I think you can safely assume that any temp sensor with a relatively speaking large thermal mass isn't going to be fast acting . I though GTRs used the same sensor for water temp ?

Anyway my GTS25T has the same Blitz intercooler and my air temp sensor is screwed into the back of the std cast crossover pipe . I never see anything like 80c unless its been shut down for a short time on warm days .

I'd say Nissans idea with GTRs was to have a sensor that told the computer that the system was hot because it had be running at full load for an extended period of time . From memory that sensor was in the plenum inlet on R32/33 GTRs and the intercooler outlet collector on R34 GTRs .

Also mass air sensors measure temperature because that affects density and therefore mass . Manufacturers can work out air temps , in a std car , by knowing what it is at the AFM . Std car std boost exhaust etc etc . That all goes out the window once you change things .

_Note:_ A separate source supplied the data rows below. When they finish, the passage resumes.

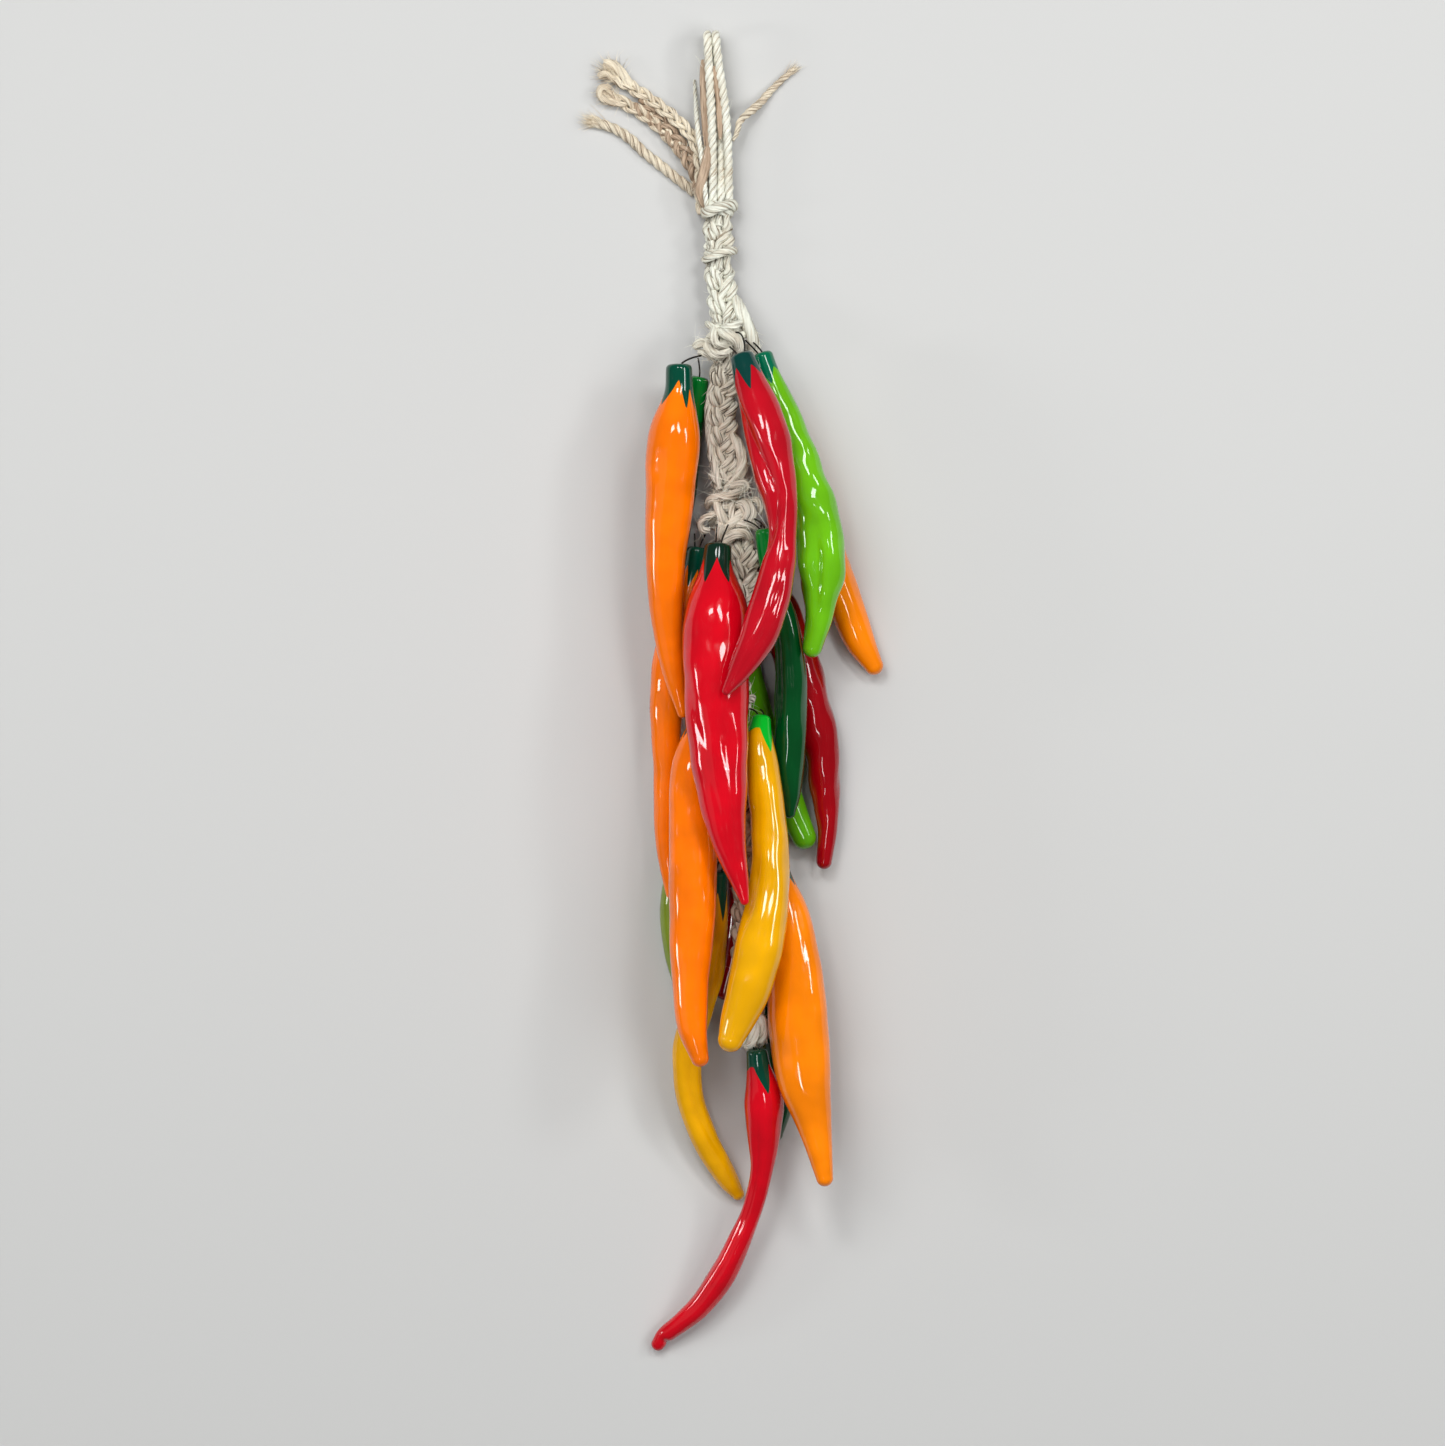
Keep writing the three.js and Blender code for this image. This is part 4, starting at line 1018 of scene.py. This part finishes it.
# %% Loose turns, stubs and stray strands on the knots: thickness, then the points of the route
TURNS = {
    "shoulder_upper_right": (5.8, [(-13.5, 217, 12), (-11, 211, 15.5), (-7.8, 204.6, 18), (-5.4, 198, 18),
        (-4.6, 191.5, 15.5), (-5.5, 185, 12.5)]),
    "lump_upper_left": (3.4, [(-26, 205, 17), (-24.2, 203.6, 20.4), (-21.8, 202.8, 21.6),
        (-20, 203.8, 19.6)]),
    "drop_upper_front": (3.7, [(-22.9, 204, 20), (-22.9, 200.8, 23), (-22.6, 197.6, 24.2),
        (-21.2, 195.2, 24.6), (-18.8, 194.6, 23.8), (-16.2, 195.2, 21.6)]),
    "bend_upper_low": (4.4, [(-26, 197.6, 18.4), (-25.8, 194.4, 21), (-23.6, 191.6, 22),
        (-20.2, 190.6, 22.6), (-17, 191.8, 22.8), (-14.8, 194, 22)]),
    "lump_upper_right": (5.2, [(-21.4, 201.4, 20), (-18.8, 200.4, 22.8), (-15.6, 199, 24.6),
        (-12.8, 197.4, 24.8), (-11.2, 194.8, 23.4), (-11.2, 192, 20.6)]),
    "fold_upper_top": (3.6, [(-19.8, 202.4, 20.4), (-16.8, 203, 22.8), (-13.8, 203.6, 22.8),
        (-10.6, 205.2, 20.4)]),
    "stub_upper_left": (4.2, [(-21.5, 194.6, 17.5), (-25.2, 195.2, 20), (-28.6, 195.8, 20.6),
        (-31.8, 193.8, 19.4)]),
    "stub_upper_low": (3.4, [(-29.8, 192, 18.4), (-26.4, 191, 19.6), (-23.2, 189.6, 19),
        (-20, 187.6, 17.6)]),
    "stray_strand_left": (3.2, [(-22.5, 181, 15.5), (-25.2, 170, 15), (-25.4, 160, 15),
        (-24.4, 149, 15.5), (-22, 139, 17), (-20, 130, 18.5)]),
    "bulge_right": (5.0, [(-15, 155, 15.5), (-11.4, 149, 16.6), (-9.9, 142.5, 17), (-11.6, 136, 17.4),
        (-15.5, 130, 18)]),
    "wrap_middle_top": (4.2, [(-25.6, 122, 15.5), (-24.4, 125, 20), (-20.6, 126.2, 23.2),
        (-16.8, 126.4, 25), (-13.4, 127.8, 25), (-10.4, 130, 23)]),
    "curl_middle_top": (3.8, [(-15, 130.6, 21), (-12.2, 132, 23), (-9.6, 132.6, 23), (-8.4, 130.8, 21.4),
        (-10.2, 129, 20)]),
    "loop_middle_left": (3.1, [(-20.8, 119.6, 22.4), (-24, 118.2, 23), (-27.6, 116.4, 22.6),
        (-29.2, 114, 21.4), (-27.8, 111.6, 20.6), (-24.6, 111.4, 20.4)]),
    "strand_middle": (4.2, [(-21.8, 123.8, 21.6), (-20.6, 120.6, 24.4), (-19, 117.4, 25.4),
        (-17.4, 114.6, 24.4)]),
    "ball_middle": (5.4, [(-18.4, 114.6, 21.4), (-19.4, 112.4, 24.4), (-19.8, 110.4, 24.6),
        (-19.4, 108.4, 22.6)]),
    "strand_middle_right": (3.4, [(-14.6, 124, 21.6), (-14.8, 120.6, 24), (-14.6, 116.6, 24.6),
        (-14.2, 112.6, 23.4)]),
    "lump_middle_high": (6.4, [(-11.8, 122.6, 20.4), (-8.8, 122.6, 23.8), (-6.8, 119.6, 25.4),
        (-7.2, 116.4, 24.4), (-8.6, 114.2, 22)]),
    "curl_middle_right": (3, [(-6, 124.6, 19.4), (-3.6, 125, 21), (-2, 122.6, 21.4),
        (-2.2, 118.6, 20.4)]),
    "band_middle_low": (3.9, [(-13.4, 113.6, 22.4), (-10.6, 114.4, 25), (-7, 114, 25.4),
        (-3.8, 112.8, 22.6)]),
    "turn_middle_low": (4.8, [(-18.6, 104.8, 21.6), (-16.6, 107.2, 24.2), (-13.2, 109.6, 25.6),
        (-9.4, 110, 25.2), (-6.4, 107.6, 22.6)]),
    "fold_end_right": (4.4, [(-3.5, -107, 27.5), (-1, -109.5, 31), (0.2, -113.5, 32), (-0.8, -117.5, 31),
        (-3, -120, 27.5)]),
    "fold_end_middle": (4.6, [(-5, -108.5, 29), (-4.4, -112.5, 32.2), (-4.8, -116.5, 32.4),
        (-6.2, -120, 30.5), (-8, -121.5, 27)]),
    "fold_end_left": (3.8, [(-8, -111, 28), (-8.6, -115, 30.4), (-9.6, -118.5, 29.4),
        (-10.6, -120.6, 26.5)]),
}


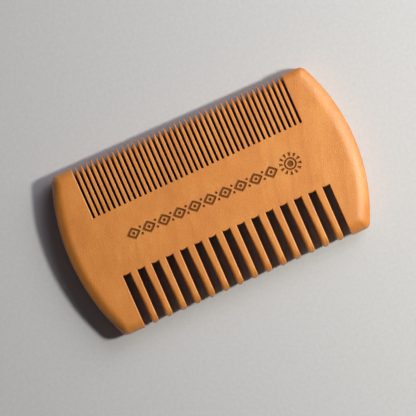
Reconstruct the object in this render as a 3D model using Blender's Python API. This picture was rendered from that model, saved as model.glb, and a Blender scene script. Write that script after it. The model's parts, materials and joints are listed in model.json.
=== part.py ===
"""Double-sided wooden beard comb, modelled in Blender.

The comb is one flat piece of pear wood with a row of fine teeth on its +Y edge, a row of
wide teeth on its -Y edge, a plain spine between the rows and a rounded guard at each end.
It lies flat with its underside at z = 0 and its middle on the z axis, long side along X.

The wood is modelled as one solid for each region that a hand or a hair meets by itself:
the spine, the two end guards and every tooth. Each solid is convex or nearly so, which
leaves the gaps between the teeth open, and a hairline parts it from its neighbours.
"""

import math

import bmesh
import bpy

MM = 0.001

# Whole comb
LENGTH = 100.0 * MM
WIDTH = 56.5 * MM
THICKNESS = 9.0 * MM
END_SAGITTA = {-1: 6.0 * MM, 1: 6.75 * MM}   # how far the end at -X and the one at +X bow out
END_MIDDLE_Y = 1.0 * MM         # both ends bow out furthest a little above the middle
CORNER_RADIUS = 2.2 * MM        # where an end meets a long edge

# Edge moulding that runs round the whole blank, the tips of the teeth included. The two ends
# have an upright side, a rounded edge, a bevel and a soft shoulder up to the flat face; the
# two long edges are rounder.
EDGE_WIDTH = 3.45 * MM          # from the outline in to the flat face
EDGE_RADIUS = 0.9 * MM
BEVEL_TILT = math.radians(30.0)
SHOULDER_RADIUS = 3.3 * MM
LONG_EDGE_RADIUS = 3.6 * MM
EDGE_STEPS = 2
SHOULDER_STEPS = 3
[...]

Ultimately we both need the air temp sensor , a real one in your case , mounted in something that doesn't have much thermal mass or parked right above the engine copping all the radiated heat .

A good spot would be in the IC return pipe far enough ahead of the turbo and exhaust manifold to not be influenced by them .

From memory Guilt Toy had his in the duct before the throttlebody but that had a non std inlet manifold and throttle on the cold side of the engine bay . Plazmaman one I think .

A .

The response by NATAS was fairly epic lol, Thanks for taking the time to write all that up!

Forgot about this thread, but in any case, i found the issue a while back... the sensor is installed in the wrong pipe,. I've got it in the pipe that comes out of the turbo to the inlet of the cooler. Hence the temprature being higher and it going up whenever boost is reached.

My bad, but still works great and is quite accurate to the relative outside temperature at rest. So i use it more as a guide as to the intake temps. Be good to get another sensor maybe and put it in the outlet pipe, and have a switch to go between the two.